Infections climbed even faster where slaughterhouses were outside major population centers, and may have a greater impact. The disparity underscores the extent to which the areas around meat processors — many located in rural regions far away from initial hot spots — have become epicenters of the virus. The data doesn’t address other types of industrial facilities that may be in those counties.

The situation worsened in the first week after Trump’s April 28 executive order despite temporary closures at many meat plants.

The Trump administration has pressed to reopen meatpacking plants after a series of shutdowns due to the pandemic dramatically reduced slaughter capacity, sending pork and beef prices surging while farmers with no place to sell hogs began culling herds at huge financial losses.

More than half of workers at some American meat processing facilities tested positive for the virus. At least 30 meatpacking workers have died of coronavirus and more than 10,000 have been infected or exposed, according to the United Food and Commercial Workers International Union, which represents food processing workers.

At least 30 meatpacking plants have closed at some point in the past two months, according to the May 8 statement by the union.

Agriculture Secretary Sonny Perdue said Friday that 14 major meat processing facilities were reopening. The department asked all meat processors to come up with plans to meet safety guidelines for the industry released by the U.S. Centers for Disease Control and Prevention.
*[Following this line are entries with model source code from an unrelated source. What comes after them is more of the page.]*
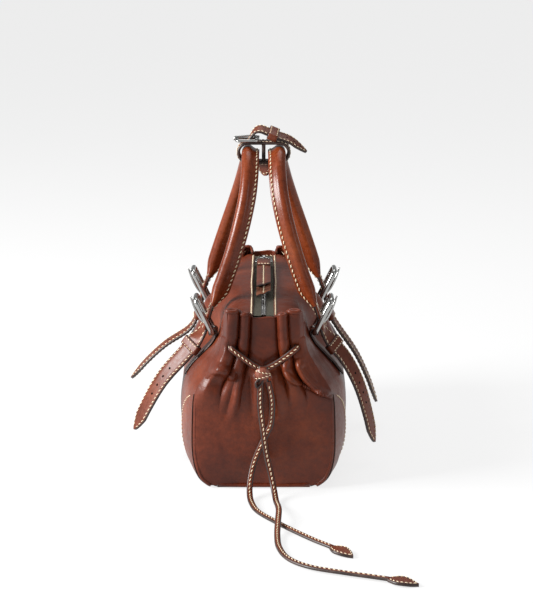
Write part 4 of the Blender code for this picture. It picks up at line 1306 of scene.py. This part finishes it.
def make_stage():
    bpy.ops.mesh.primitive_plane_add(size=60, location=(0, 0, 0))
    floor = bpy.context.object
    floor.name = "floor"
    material = bpy.data.materials.new("pale_floor")
    material.use_nodes = True
    shader = material.node_tree.nodes["Principled BSDF"]
    shader.inputs["Base Color"].default_value = (0.16, 0.16, 0.16, 1)
    shader.inputs["Roughness"].default_value = 0.9
    shader.inputs["Specular IOR Level"].default_value = 0.0
    shader.inputs["Emission Color"].default_value = (1, 1, 1, 1)
    shader.inputs["Emission Strength"].default_value = 0.79
    floor.data.materials.append(material)

    world = bpy.data.worlds.new("studio")
    bpy.context.scene.world = world
    world.use_nodes = True
    world.node_tree.nodes["Background"].inputs["Color"].default_value = (1, 1, 1, 1)
    world.node_tree.nodes["Background"].inputs["Strength"].default_value = 0.33

    aim = Vector((0, 0, 0.12))

    def area(name, place, size, power):
        light = bpy.data.lights.new(name, "AREA")
        light.shape = "RECTANGLE"
        light.size, light.size_y = size
        light.energy = power
        lamp = bpy.data.objects.new(name, light)
        lamp.location = place
        lamp.rotation_euler = (aim - Vector(place)).to_track_quat("-Z", "Y").to_euler()
        bpy.context.scene.collection.objects.link(lamp)

    area("left_key", (-1.60, -0.50, 1.00), (0.8, 0.8), 82)
    area("top_softbox", (0.1, 0.5, 1.6), (1.1, 1.1), 10)
    area("right_strip", (1.4, -0.9, 0.9), (0.35, 1.1), 4)

    scene = bpy.context.scene
    scene.view_settings.view_transform = "Standard"
    camera = bpy.data.cameras.new("camera")
    camera.lens = 109.85
    camera.sensor_width = 36
    eye = bpy.data.objects.new("camera", camera)
    eye.location = (0.0030, -1.94, 0.63)
    eye.rotation_euler = (math.radians(90 - 13.63), 0, 0)
    scene.collection.objects.link(eye)
    scene.camera = eye


make_stage()
make_tails()
make_bands()
make_panels()
make_gussets()
make_corner_patches()
make_zip()
make_handles()
make_buckles()
make_fastenings()
make_belt()
finish_kept_parts()
for body in ("bag", "left_handle", "right_handle", "handle_belt", "zip_pull"):
    dress(SEAMS.piece(body, f"{body}_stitching"), body)
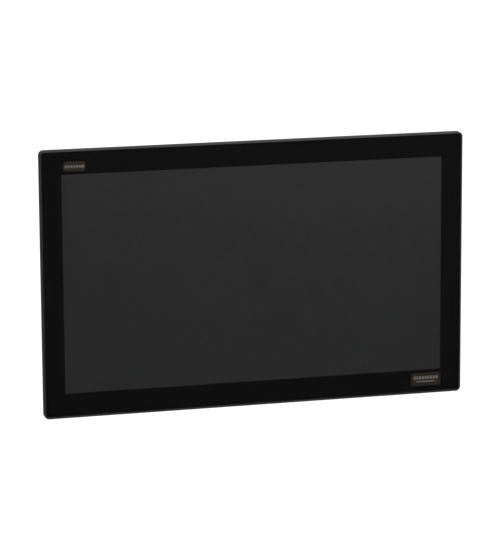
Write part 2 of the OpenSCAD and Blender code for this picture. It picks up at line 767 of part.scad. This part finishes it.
module io_plate() color([0.74, 0.75, 0.77]) difference() {
    span([-1, 1] * (io_w / 2 + io_lap), [io_y, io_y + io_t], [io_z - io_lap, housing_z - 0.2]);
    for (x = lan_x) port_hole(x, lan_size[0], lan_size[1]);
    for (x = usb_x) port_hole(x, usb_size[0], usb_size[1]);
    port_hole(video_x, video_size[0], video_size[1]);
    port_hole(serial_x, serial_size[0], serial_size[1]);
    port_hole(plug_x, header_size[0], header_size[1]);
    for (x = led_x) translate([x, io_y, light_z]) rotate([-90, 0, 0]) rod(led_r + 0.1, -1, 4);
    translate([reset_x, io_y, light_z]) rotate([-90, 0, 0]) rod(button_r + button_play, -1, 4);
    translate([earth_x, io_y, earth_z]) rotate([-90, 0, 0]) rod(m3_r, -1, 4);
}

module lan_sockets() for (x = lan_x) difference() {
    port_body(x, lan_size[0], lan_size[1], 21);
    span([x - 5.9, x + 5.9], [port_y - 1, port_y + 13], [port_top + 3.4, port_top + 10.4]);
    span([x - 3, x + 3], [port_y - 1, port_y + 13], [port_top + 1.4, port_top + 3.5]);
}

module usb_sockets() for (x = usb_x) difference() {
    port_body(x, usb_size[0], usb_size[1], 17);
    for (z = [1.4, 9]) difference() {
        span([x - 6.1, x + 6.1], [port_y - 1, port_y + 9], [port_top + z, port_top + z + 5.2]);
        span([x - 5.2, x + 5.2], [port_y + 0.8, port_y + 10], [port_top + z + 2.9, port_top + z + 4.6]);
    }
}

module video_socket() difference() {
    port_body(video_x, video_size[0], video_size[1], 14);
    difference() {
        span([video_x - 7.4, video_x + 7.4], [port_y - 1, port_y + 9], [port_top + 0.9, port_top + 5.5]);
        span([video_x - 5.6, video_x + 5.6], [port_y + 1, port_y + 10], [port_top + 2.4, port_top + 4]);
    }
}

// Two network sockets, two double serial-bus sockets and a display socket
module data_sockets() color([0.8, 0.8, 0.82]) {
    lan_sockets();
    usb_sockets();
    video_socket();
}

module d_outline(w, h, slope)
    polygon([[-w / 2, h / 2], [w / 2, h / 2], [w / 2 - slope, -h / 2], [slope - w / 2, -h / 2]]);

module serial_socket() color([0.78, 0.78, 0.8]) {
    mid_z = port_top + 6.3;
    port_body(serial_x, serial_size[0], serial_size[1], 10);
    translate([serial_x, port_y + eps, mid_z]) rotate([90, 0, 0]) {
        difference() {
            linear_extrude(6) d_outline(18.6, 10, 1.8);
            translate([0, 0, 1]) linear_extrude(6) d_outline(16.8, 8.2, 1.7);
        }
        for (k = [-2:2]) translate([k * 2.77, 1.4, 0]) rod(0.5, 0, 5);
        for (k = [-1.5:1.5]) translate([k * 2.77, -1.4, 0]) rod(0.5, 0, 5);
        for (x = [-12.5, 12.5]) translate([x, 0, 0]) difference() {
            cylinder(r = 2.7, h = 5, $fn = 6);
            rod(1.2, 1, 6);
        }
    }
}

module power_header() color([0.1, 0.35, 0.15]) difference() {
    port_body(plug_x, header_size[0], header_size[1], 12);
    span([-1, 1] * (plug_w / 2 + plug_play) + [plug_x, plug_x], [port_y - 1, port_y + plug_in + 1],
         [plug_z - plug_play, plug_z + plug_h + plug_play]);
}

plug_z = port_top + plug_rise;

// Puts something on the axis of each terminal screw, with z = 0 at the plug's middle
module at_terminals() for (k = [(1 - plug_poles) / 2:(plug_poles - 1) / 2])
    translate([plug_x + k * plug_pole, port_y - plug_out + terminal_in, plug_z + plug_h / 2]) children();

module power_plug() color([0.12, 0.42, 0.18]) difference() {
    span([plug_x - plug_w / 2, plug_x + plug_w / 2], [port_y - plug_out, port_y + plug_in],
         [plug_z, plug_z + plug_h]);
    at_terminals() {
        span([-1.6, 1.6], [-terminal_in - 1, 0], [-1.6, 1.6]);
        rod(terminal_r, terminal_z, plug_h);
    }
}

module plug_screws() color([0.78, 0.78, 0.8]) at_terminals() difference() {
    rod(terminal_r - 0.1, terminal_z, plug_h / 2 - 0.4);
    plate(2.6, 0.5, plug_h / 2 - 1, plug_h);
}

led_r = 1.5;

module status_leds() color([0.3, 0.8, 0.4]) for (x = led_x) {
    translate([x, port_y, light_z]) rotate([-90, 0, 0]) rod(led_r, 0, 10);
    span([x - 1.9, x + 1.9], [board_bottom + 0.5, board_bottom + 5], [port_top, port_top + 8]);
}

button_r = 2;
button_play = 0.08;
button_len = 5;
button_y = io_y - 0.2;
reset_travel = 0.8;

// The collar behind the port plate keeps the button in
module reset_button() color([0.15, 0.15, 0.16]) translate([reset_x, button_y, light_z])
    rotate([-90, 0, 0]) {
        rod(button_r, 0, button_len);
        rod(button_r + 1, io_t + 0.5, io_t + 1.5);
    }

// --- Behind the service door -----------------------------------------------------------------

card_x = door_x - 5;
card_y = door_y + 1;
card_w = 24;
card_len = 32;
card_t = 2.1;
slot_t = 3.4;
card_z = board_z - slot_t + 0.6;

module card_slot() color([0.75, 0.76, 0.78]) translate([card_x, card_y, 0]) difference() {
    plate(28, 29, board_z - slot_t, board_z);
    span([-card_w / 2 - 0.2, card_w / 2 + 0.2], [-20, 13], [card_z - 0.1, board_z - 0.6]);
}

module storage_card() color([0.1, 0.12, 0.3]) translate([card_x, card_y + 12.5 - card_len, 0])
    span([-card_w / 2, card_w / 2], [0, card_len], [card_z, card_z + card_t]);

module backup_battery() color([0.8, 0.8, 0.8]) translate([door_x + 19.5, door_y + 2, 0])
    rod(8, board_z - 3.6, board_z);

// --- Assembly --------------------------------------------------------------------------------

placed() {
    cover_glass();
    border_print();
    upper_badge();
    lower_badge();
    glass_tape();
    touch_sensor();
    optical_bond();
    front_bezel();
    panel_gasket();
    lcd_frame();
    lcd_cell();
    backlight_sheets();
    light_guide();
    led_bar();
    lcd_mid_frame();
    lcd_back_tray();
    support_rails();
    rail_pads();
    inner_screws();
    rear_housing();
    housing_screws();
    clamp_pivots();
    touch_controller();
    touch_flex();
    display_cable();
    main_board();
    board_parts();
    heat_spreader();
    board_standoffs();
    electronics_cover();
    case_screws();
    io_plate();
    data_sockets();
    serial_socket();
    power_header();
    status_leds();
    card_slot();
    backup_battery();
    storage_card();
    service_door();
    door_pin();
    reset_button();
    power_plug();
    plug_screws();
    for (k = CLAMPS) {
        clamp_arm(k);
        clamp_screw(k);
    }
}
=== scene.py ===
"""Looks of the panel-mount touch panel: materials, small details, light and camera."""
import json
import math

import bmesh
import bpy
from mathutils import Matrix, Vector

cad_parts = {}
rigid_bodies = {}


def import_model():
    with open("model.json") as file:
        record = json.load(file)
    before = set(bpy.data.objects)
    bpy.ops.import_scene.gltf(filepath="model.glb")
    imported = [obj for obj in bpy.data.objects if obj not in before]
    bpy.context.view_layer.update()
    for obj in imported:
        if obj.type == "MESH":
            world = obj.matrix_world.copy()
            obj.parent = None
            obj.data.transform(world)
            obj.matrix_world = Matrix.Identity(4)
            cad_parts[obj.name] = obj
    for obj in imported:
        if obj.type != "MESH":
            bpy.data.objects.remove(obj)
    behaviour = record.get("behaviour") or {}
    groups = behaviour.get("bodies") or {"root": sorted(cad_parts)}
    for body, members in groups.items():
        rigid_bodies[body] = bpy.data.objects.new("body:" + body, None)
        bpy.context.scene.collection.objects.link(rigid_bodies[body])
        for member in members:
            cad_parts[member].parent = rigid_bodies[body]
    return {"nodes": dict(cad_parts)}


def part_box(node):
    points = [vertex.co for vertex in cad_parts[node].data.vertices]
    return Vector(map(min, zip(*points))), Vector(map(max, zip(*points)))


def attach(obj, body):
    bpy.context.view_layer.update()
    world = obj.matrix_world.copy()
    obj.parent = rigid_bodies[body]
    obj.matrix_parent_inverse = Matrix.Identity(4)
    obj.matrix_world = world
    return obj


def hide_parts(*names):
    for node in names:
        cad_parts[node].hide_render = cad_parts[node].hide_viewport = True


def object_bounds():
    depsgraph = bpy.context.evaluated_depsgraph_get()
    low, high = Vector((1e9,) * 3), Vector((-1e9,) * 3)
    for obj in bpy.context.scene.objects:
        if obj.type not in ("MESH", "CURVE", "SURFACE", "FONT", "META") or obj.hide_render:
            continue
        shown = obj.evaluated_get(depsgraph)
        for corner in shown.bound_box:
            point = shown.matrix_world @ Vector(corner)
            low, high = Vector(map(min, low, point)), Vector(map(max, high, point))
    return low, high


for start_object in list(bpy.data.objects):
    bpy.data.objects.remove(start_object)
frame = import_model()
cad_low, cad_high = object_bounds()
nodes = frame["nodes"]
MM = 0.001
SIDES = (-1, 1)
Y_AXIS = 1


def add_object(name, data):
    obj = bpy.data.objects.new(name, data)
    bpy.context.scene.collection.objects.link(obj)
    return obj


# --- Materials -------------------------------------------------------------------------------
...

Putin’s spokesman gets virus as Russia rises to No. 2

With Russia overtaking Spain to record the world’s second-highest number of coronavirus infections, President Vladimir Putin’s spokesman became the latest top official to fall ill with the deadly disease.

Dmitry Peskov told Interfax on Tuesday he is receiving treatment for the virus. He joins Prime Minister Mikhail Mishustin and the country’s construction and culture ministers as diagnosed with COVID-19. Peskov, traditionally the official with the closest day-to-day access to Putin, said in a text message he last met the president in person over a month ago. Putin has been conducting government business mostly via video-conferences from his residence outside Moscow.

Putin on Monday announced an end to national stay-at-home restrictions but the move is unlikely to give businesses in the capital and other major cities a rapid boost.

In Moscow, business leaders see little chance of escaping restrictions that have hammered their activities. Mayor Sergei Sobyanin said last week that the measures must remain until at least May 31 because the pathogen is still spreading, Putin’s decision shifted responsibility to regional leaders for deciding the pace of easing, shielding him from potential criticism of those who maintain them.

Despite the lockdowns, Russia has reported at least 10,000 new daily infections for the past 10 days, lifting its total to 232,243 and second only to the U.S. At the same time, Russia has one of the world’s lowest mortality rates with COVID-19 listed as the cause of death in only 2,116 cases, leading critics to claim that the government is withholding data.